Spain boss Vicente Del Bosque has tried to put an end to any talk about Cesc Fabregas' lack of commitment to the national team, claiming he believes the Chelsea midfielder was not fit enough to play in his country's last two fixtures.
Fabregas' club manager Jose Mourinho claimed after the victory over Liverpool that the midfielder had played carrying an injury and was unable to turn out for Spain. However, with some reports suggesting he didn't trust what he heard from the Portuguese boss, Del Bosque then urged the Chelsea star to fly to Madrid to undergo a scan by the national team doctors.
Only after that scan, was the midfielder pulled out of the games against Belarus and Germany and sent back to London to continue the recovery with his club.
Since the Spanish Federation released a statement saying it officially "rejects any possibility of a hamstring injury", suggesting he just had a minor discomfort, many people in Spain have since accused him of a lack of commitment to the national team.
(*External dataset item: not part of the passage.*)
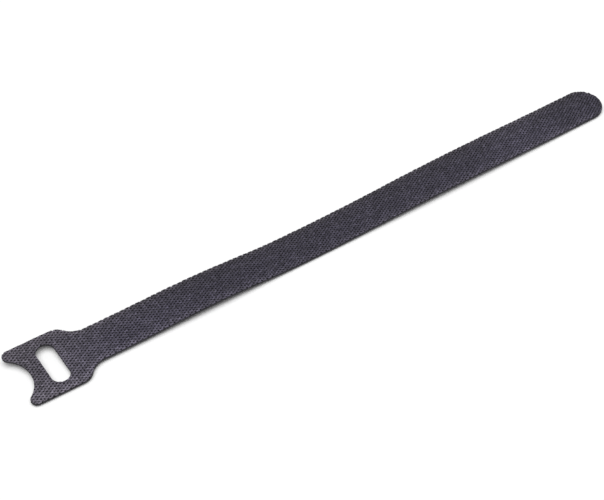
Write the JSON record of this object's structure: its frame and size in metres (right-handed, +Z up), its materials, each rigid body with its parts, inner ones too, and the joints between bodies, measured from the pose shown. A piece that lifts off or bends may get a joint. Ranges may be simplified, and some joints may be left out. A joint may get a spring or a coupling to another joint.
{
  "type": "hook-and-loop cable tie",
  "caption": "Flat hook-and-loop cable tie with a slotted fishtail head and a long rounded strap, lying open on a bench.",
  "frame": {"origin": "middle of the outline's box, on the bench that the tie lies on", "axes": "+X from the slotted head to the round tip, +Z up out of the loop face, +Y to the side that the head's lean lifts"},
  "size_m": [0.2001, 0.0204, 0.0024],
  "materials": {
    "tape": "charcoal knitted loop face over moulded hooks, matt"
  },
  "bodies": {
    "root": {"strap": "tape"}
  },
  "joints": []
}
Del Bosque has now, however, tried to play down the gathering disquiet revealing a conversation with Fabregas before his was withdrawn. The national boss also added that Fabregas had proved his commitment to Spain over recent years.
"So much has been said this week that it embarrasses me to discuss the matter. I believe in sporting values, trust and I don't understand this lack of compromise," Del Bosque told AS.
"We all know Fabregas. He has a sporting competitive edge. When he came to take his medical, he said: I've attended 125 international get-together's and only played 94 games.
"This is down to me and Luis selecting him 94 times in the past. These players show up and they want to play, if they can't make it I have to believe what they say."
When questioned why they decided to rest him even though the scan revealed he did not have a hamstring injury, he said: "We decided not to let him stay as he said to me: I have a knock and when I move this leg it's sore.
"It's bad news when we enter a dynamic of a lack of trust. Some of those casting opinions should be on the bench."